Strategic Partnering is the recent trend with the purpose of reducing costs
and increasing market share. This is all part of the strategic planning
and management that any company must do to remain a viable cost-effective
entitity in the current environment. But there is a new wave of thinking
out that embraces competitors and suggests an opportunity for growth that
may be walking on the fringe of legal review (reference to working with
competitors due to possible pricing colussion). This
"co-evolution" theory is "the notion that by working with direct
competitors, customers, and suppliers, a company can create new businesses,
markets, and industries". We have witnessed this in the VSA (vessel
sharing agreements) among shipping companies and the ocean freight conferences
as they have joined together in the past to develop new opportunities but
more often it was to survive downturns in markets and/or be more cost-effective
in the face of depressed freight rates.
One of the phenomenon witnessed over the last couple of decades has been the "diversification" by quite a few major corporation into everything and anything beyond core competencies. This is not to be confused with vertical and horizontal integration that appears rational based on the core business. Another new buzz word is out. It is "white space opportunity" which suggests there are "new areas of growth possibilites that fall between the cracks because they don't naturally match the skills of existing business units". If corporate America has learned anything, it has been to stay out of areas where it doesn't have the skill sets. So how does one pursue these cracks, how does one develop profitable diversification in developing these "unnatural" opportunites? Planning and appropriate training as well as acquisition of those with the right skills to manage the opportunity.
Strategic Intent - a reasoning taught in any strategic management course and defined as "a tangible corporate goal or destiny that represents a stretch for the organization. It also implies a point of view about the competitive position a company hopes to build over the coming decade."
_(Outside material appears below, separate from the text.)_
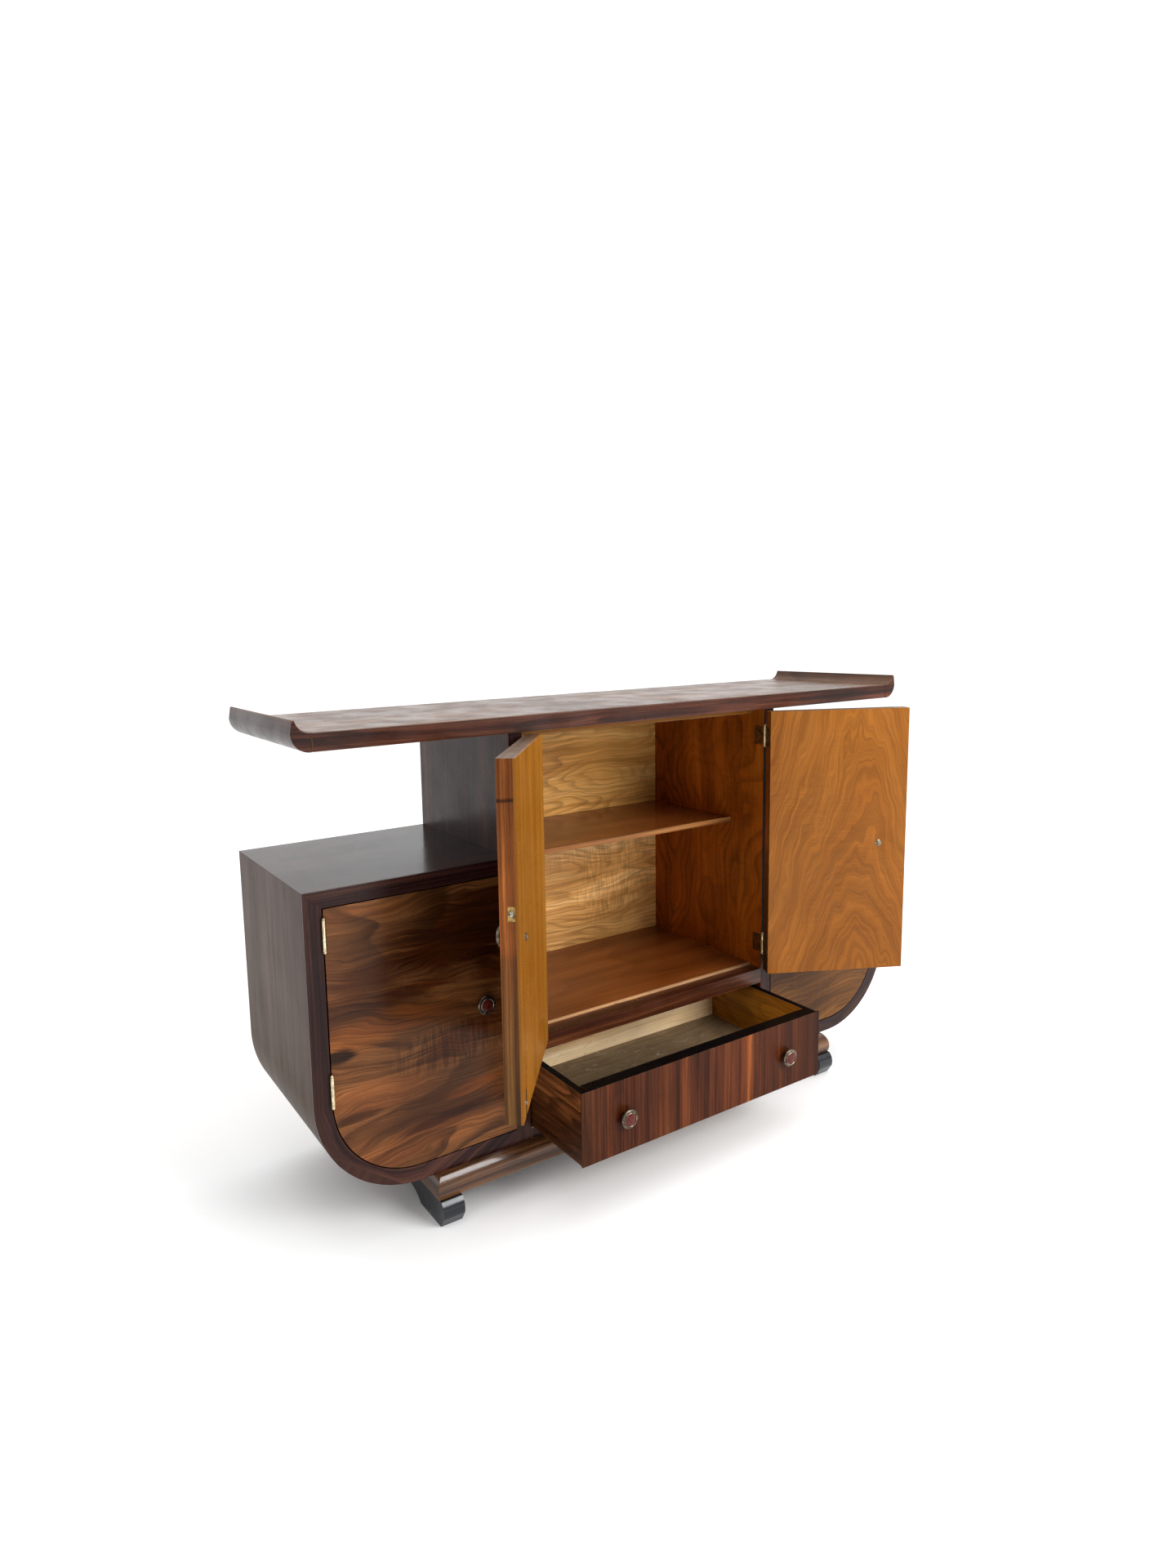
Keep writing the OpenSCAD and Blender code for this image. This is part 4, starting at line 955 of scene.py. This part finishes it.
class SIDEBOARD_OT_tower_doors(bpy.types.Operator):
    """Tower doors: walnut boards, honey linings, lock, bolts and plates"""
    bl_idname = "sideboard.tower_doors"
    bl_label = "Tower doors"

    def leaf(self, side, node, looks, slot, width):
        stand = hinge_of(side + "_tower_door_hinge")
        piece = copy_of(node)
        piece.data.transform(stand.inverted())
        coat(piece, *looks)
        eased(piece, width, edge_slot=1)
        low, high = closed_box(node, stand)
        lay_grain(piece, Z, X, (0, -(low.x + high.x) / 2, 0))
        if "door_edge" in looks:
            paint_faces(piece, 2, lambda c, n: max(abs(n.x), abs(n.z)) > FACING)
            lay_grain(piece, Z, Y, (0, SIDES[side], 0), where=lambda c, n: abs(n.x) > FACING)
            lay_grain(piece, X, Y, where=lambda c, n: abs(n.z) > FACING)
        piece.data.transform(stand)
        piece.data.update()
        mount(piece, side + "_tower_door", node)

    def door(self, side):
        self.leaf(side, "tower_door_" + side, ("door_walnut", "worn_arris", "door_edge"),
                  "figured_walnut", sizes().door_arris)
        lining = "honey_lining" if side == "left" else "swirled_lining"
        self.leaf(side, "tower_lining_" + side, (lining, lining), "honey_lining", THIN_EDGE)

    def execute(self, context):
        for side in SIDES:
            self.door(side)
        fitting("bolt_plate", "left_tower_door", "dark_steel")
        for node in ("escutcheon", "lock_case"):
            fitting(node, "left_tower_door", "lock_brass")
        fitting("strike_plate", "right_tower_door", "lock_brass")
        fitting("lock_bolt", "key_bolt", "steel")
        fitting("flush_bolt", "slide_bolt", "steel")
        return {"FINISHED"}


class SIDEBOARD_OT_wing_doors(bpy.types.Operator):
    """Wing doors with their bold figured veneer"""
    bl_idname = "sideboard.wing_doors"
    bl_label = "Wing doors"

    def execute(self, context):
        for side in SIDES:
            node = "wing_door_" + side
            # The left door's figured walnut holds painted shadow of the open tower door.
            look = "figured_walnut" if side == "left" else "golden_walnut"
            piece = dressed(node, look, "black_edge_and_gap_shade", width=DOOR_GAP_EDGE, steps=2,
                            angle=SHARP_ONLY)
            # The door's edges are painted near black, as painted shade in the gaps round the door.
            paint_faces(piece, 1, lambda c, n: abs(n.y) < 0.3)
            lay_grain(piece, X, Z)
            mount(piece, side + "_wing_door", node)
        return {"FINISHED"}


class SIDEBOARD_OT_drawer(bpy.types.Operator):
    """Drawer: front, sides, back and bottom"""
    bl_idname = "sideboard.drawer"
    bl_label = "Drawer"

    def execute(self, context):
        front = dressed("drawer_front", "striped_walnut", "worn_arris", "black_edge_and_gap_shade",
                        "drawer_lining", width=sizes().door_arris, edge_slot=1)
        paint_faces(front, 2, lambda c, n: n.z > FACING)
        paint_faces(front, 3, lambda c, n: n.y > FACING)
        lay_grain(front, Z, X)
        mount(front, "drawer", "drawer_front")
        for side, sign in SIDES.items():
            node = "drawer_side_" + side
            piece = plank(node, "drawer_side", "worn_arris", "black_edge_and_gap_shade", "drawer_lining",
                          width=sizes().arris)
            paint_faces(piece, 2, lambda c, n: n.z > FACING)
            paint_faces(piece, 3, lambda c, n: n.x * sign < -FACING)
            lay_grain(piece, Y, Z, (sign, 0, 0))
            mount(piece, "drawer", node)
        board("drawer_back", X, Z, body="drawer", look="pale_back_board", edge="pale_back_board")
        board("drawer_bottom", X, Y, body="drawer", look="drawer_bottom", edge="drawer_bottom",
              width=THIN_EDGE)
        return {"FINISHED"}


class SIDEBOARD_OT_knobs(bpy.types.Operator):
    """Knobs: turned discs on stems with a rubbed rim and a coloured inset"""
    bl_idname = "sideboard.knobs"
    bl_label = "Knobs"

    def middle(self, box, front):
        low, high = box
        return Vector(((low.x + high.x) / 2, front, (low.z + high.z) / 2))

    def knob(self, name, place, thick, body, node, turn=None):
        """One knob pointing to -Y from place, through a board of that thickness."""
        to_front = Matrix.Translation(place) @ Matrix.Rotation(math.radians(90), 4, "X")
        if turn:
            to_front = turn @ to_front
        back = -thick / MM
        parts = (
            ("nut", "nut_metal", [
                (0.8, back - 4.4), (3.0, back - 4.0), (4.2, back - 3.0), (4.6, back - 1.4),
                (6.6, back - 1.2), (7.3, back - 0.6), (7.3, back + 0.2)]),
            ("disc", "aged_knob_metal", [
                (3.0, back), (3.0, 0), (7.0, 0), (7.0, 1.0), (5.6, 1.8), (4.7, 3.2), (4.7, 6.4),
                (6.5, 7.8), (15.5, 8.0), (18.2, 8.8), (19.0, 10.4), (19.0, 11.6), (18.4, 12.9),
                (17.0, 13.8), (14.8, 14.1), (13.2, 13.7), (12.0, 13.6)]),
            ("rim", "rubbed_rim", [
                (14.0, 13.6), (14.0, 14.8), (13.6, 15.7), (13.0, 16.0), (12.4, 15.6), (12.2, 14.6),
                (12.2, 13.6)]),
            ("inset", "red_inset", [
                (12.2, 13.4), (12.2, 14.7), (10.5, 15.6), (7.5, 16.4), (3.5, 16.9), (0.6, 17.0)]),
        )
        for part, look, rings in parts:
            piece = turned(name + "." + part, rings)
            piece.data.transform(to_front)
            coat(piece, look)
            smooth(piece, 40)
            mount(piece, body, node)

    def execute(self, context):
        for side, sign in SIDES.items():
            node = "tower_knob_" + side
            stand = hinge_of(side + "_tower_door_hinge")
            front = closed_box("tower_door_" + side, stand)[0].y
            back = closed_box("tower_lining_" + side, stand)[1].y
            self.knob(node, self.middle(closed_box(node, stand), front), back - front,
                      side + "_tower_door", node, stand)
            node = "wing_knob_" + side
            low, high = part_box("wing_door_" + side)
            self.knob(node, self.middle(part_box(node), low.y), high.y - low.y,
                      side + "_wing_door", node)
            low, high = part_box("drawer_knobs")
            front, back = (corner.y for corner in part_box("drawer_front"))
            place = self.middle((low, high), front)
            place.x = (high.x - (high.z - low.z) / 2) * sign
            self.knob("drawer_knob_" + side, place, back - front, "drawer", "drawer_knobs")
        return {"FINISHED"}


class SIDEBOARD_OT_hinges(bpy.types.Operator):
    """Hinges: leaves, knuckles and ball ends"""
    bl_idname = "sideboard.hinges"
    bl_label = "Hinges"

    def execute(self, context):
        knuckle = 6 * MM
        axes = [Vector(JOINTS[side + "_tower_door_hinge"]["pos_m"]) for side in SIDES]
        leaves = [(kind + "_hinge_frame_leaves", "carcass") for kind in ("tower", "wing")]
        leaves += [(kind + "_hinge_leaves_" + side, side + "_" + kind + "_door")
                   for kind in ("tower", "wing") for side in SIDES]
        for node, body in leaves:
            piece = copy_of(node)
            coat(piece, "hinge_brass", "tarnish_and_gap_shade_brass")
            smooth(piece, 30)
            # Leaf faces away from the knuckles take the darker brass: partly tarnish, partly
            # painted shade of the narrow gap where the leaves sit.
            if node.startswith("tower"):
                paint_faces(piece, 1, lambda c, n: min(
                    math.hypot(c.x - axis.x, c.y - axis.y) for axis in axes) > knuckle)
            mount(piece, body, node)
        return {"FINISHED"}


class SIDEBOARD_OT_stage(bpy.types.Operator):
    """Pale floor, soft light and the camera"""
    bl_idname = "sideboard.stage"
    bl_label = "Stage"

    def camera(self):
        eye = Vector((-1234.8, -1459.7, 1113.4)) * MM + Y * FRONT
        yaw, pitch, roll = (math.radians(angle) for angle in (31.804, -7.882, -1.376))
        ahead = Vector((math.sin(yaw) * math.cos(pitch), math.cos(yaw) * math.cos(pitch),
                        math.sin(pitch)))
        right = Vector((math.cos(yaw), -math.sin(yaw), 0))
        up = right.cross(ahead)
        right, up = (math.cos(roll) * right + math.sin(roll) * up,
                     math.cos(roll) * up - math.sin(roll) * right)
        data = bpy.data.cameras.new("camera")
        data.lens = 21.16
        data.sensor_width = 36
        data.shift_x = 0.0442
        data.shift_y = -0.0196
        data.clip_start = 0.05
        camera = bpy.data.objects.new("camera", data)
        turn = Matrix((right, up, -ahead)).transposed().to_4x4()
        camera.matrix_world = Matrix.Translation(eye) @ turn
        bpy.context.scene.collection.objects.link(camera)
        bpy.context.scene.camera = camera

    def light(self, name, place, aim, size, power):
        data = bpy.data.lights.new(name, "AREA")
        data.shape = "RECTANGLE"
        data.size, data.size_y = size
        data.energy = power
        lamp = bpy.data.objects.new(name, data)
        away = (Vector(place) - Vector(aim)).normalized()
        lamp.matrix_world = (Matrix.Translation(place)
                             @ away.to_track_quat("Z", "Y").to_matrix().to_4x4())
        bpy.context.scene.collection.objects.link(lamp)

    def room(self, context):
        """Soft studio light: bright behind and above, dimmer in front."""
        world = bpy.data.worlds.new("studio")
        world.use_nodes = True
        tree = world.node_tree
        look = tree.nodes.new("ShaderNodeTexCoord").outputs["Generated"]
        facing = tree.nodes.new("ShaderNodeVectorMath")
        facing.operation = "DOT_PRODUCT"
        facing.inputs[1].default_value = (0.30, 0.75, 0.60)
        tree.links.new(look, facing.inputs[0])
        share = tree.nodes.new("ShaderNodeMapRange")
        share.interpolation_type = "SMOOTHSTEP"
        tree.links.new(facing.outputs["Value"], share.inputs["Value"])
        for key, value in (("From Min", -0.35), ("From Max", 0.15),
                           ("To Min", finishes().foreground), ("To Max", finishes().background)):
            share.inputs[key].default_value = value
        ground = tree.nodes["Background"]
        ground.inputs["Color"].default_value = (1, 1, 1, 1)
        tree.links.new(share.outputs["Result"], ground.inputs["Strength"])
        context.scene.world = world
        context.scene.view_settings.view_transform = "Standard"

    def execute(self, context):
        deselect()
        bpy.ops.mesh.primitive_plane_add(size=30, location=(0, 0, 0))
        floor = named("floor")
        s = Shader("studio_floor")
        cloud = s.noise(s.stretch(s.place(), (1.5, 1.5, 1.5)), 2.0)
        shade = s.mix(cloud, (0.93, 0.93, 0.93), (0.95, 0.95, 0.95))
        floor.data.materials.append(s.finish(shade, 0.9, specular=0.1))
        self.room(context)
        sun = bpy.data.lights.new("overhead", "SUN")
        sun.energy = 0.7
        sun.angle = math.radians(70)
        lamp = bpy.data.objects.new("overhead", sun)
        lamp.rotation_euler = (math.radians(4), math.radians(16), 0)
        context.scene.collection.objects.link(lamp)
        self.light("window", place=(1.5, -3.2, 2.3), aim=(0, 0, 0.4), size=(2.4, 1.8), power=150)
        self.camera()
        return {"FINISHED"}


OPERATORS = (
    SIDEBOARD_OT_stage, SIDEBOARD_OT_top, SIDEBOARD_OT_tower, SIDEBOARD_OT_wings,
    SIDEBOARD_OT_base, SIDEBOARD_OT_tower_doors, SIDEBOARD_OT_wing_doors, SIDEBOARD_OT_drawer,
    SIDEBOARD_OT_knobs, SIDEBOARD_OT_hinges)


class SIDEBOARD_PT_panel(bpy.types.Panel):
    """Lists the sideboard's settings and pieces"""
    bl_idname = "SIDEBOARD_PT_panel"
    bl_label = "Sideboard"
    bl_space_type = "VIEW_3D"
    bl_region_type = "UI"
    bl_category = "Sideboard"

    def draw(self, context):
        column = self.layout.column()
        for group in (context.scene.sideboard_sizes, context.scene.sideboard_finishes):
            for name in group.__annotations__:
                column.prop(group, name)
        for operator in OPERATORS:
            column.operator(operator.bl_idname)


CLASSES = (SideboardSizes, SideboardFinishes, *OPERATORS, SIDEBOARD_PT_panel)


def register():
    for item in CLASSES:
        bpy.utils.register_class(item)
    bpy.types.Scene.sideboard_sizes = bpy.props.PointerProperty(type=SideboardSizes)
    bpy.types.Scene.sideboard_finishes = bpy.props.PointerProperty(type=SideboardFinishes)


def unregister():
    del bpy.types.Scene.sideboard_finishes
    del bpy.types.Scene.sideboard_sizes
    for item in reversed(CLASSES):
        bpy.utils.unregister_class(item)


def main():
    register()
    for operator in OPERATORS:
        group, name = operator.bl_idname.split(".")
        getattr(getattr(bpy.ops, group), name)()
    bpy.context.view_layer.update()


if __name__ == "__main__":
    main()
The essence of all the above suggests a "business eco-system." After all, without customers (the market) to "buy" and without capabilities (companies' products, production, or services) to "sell", there is no transaction. Without transactions there will be no business conducted. A business eco-system is a "system in which companies work cooperatively and competitively to support new products, satisfy customers, and create the next round of innovation in key market segments." An example is posed by the question..."who buys buggy whips today?" We should all be happy that innovation is the driving force that brought us the automobile, the airpland and yes,... computers and the internet!
End of excerpts from article in Business Week on Strategic Planning.
Innovation must take place in transportation terminals and distribution centers. While some innovation has taken place there remains a great deal more to do. For example, the maritime industry is an industry that has generally been reluctant to change or accept change view their efforts to stay with the status quo. Some will reach beyond this stagnant thinking. A service company, Federal Express for example, that has continuously improved its delivering the service (delivery of the goods) in a dependable and timely manner. The maritime industry must improve its abilities by demanding shoreside facilities efficiencies in expediting the goods (and the vessels). This must be done to meet growing demands of time and dependability in the supply chain. Companies are spending fortunes to reduce time to market by hours, not just days!!
Automation Strategic Planning - is the ...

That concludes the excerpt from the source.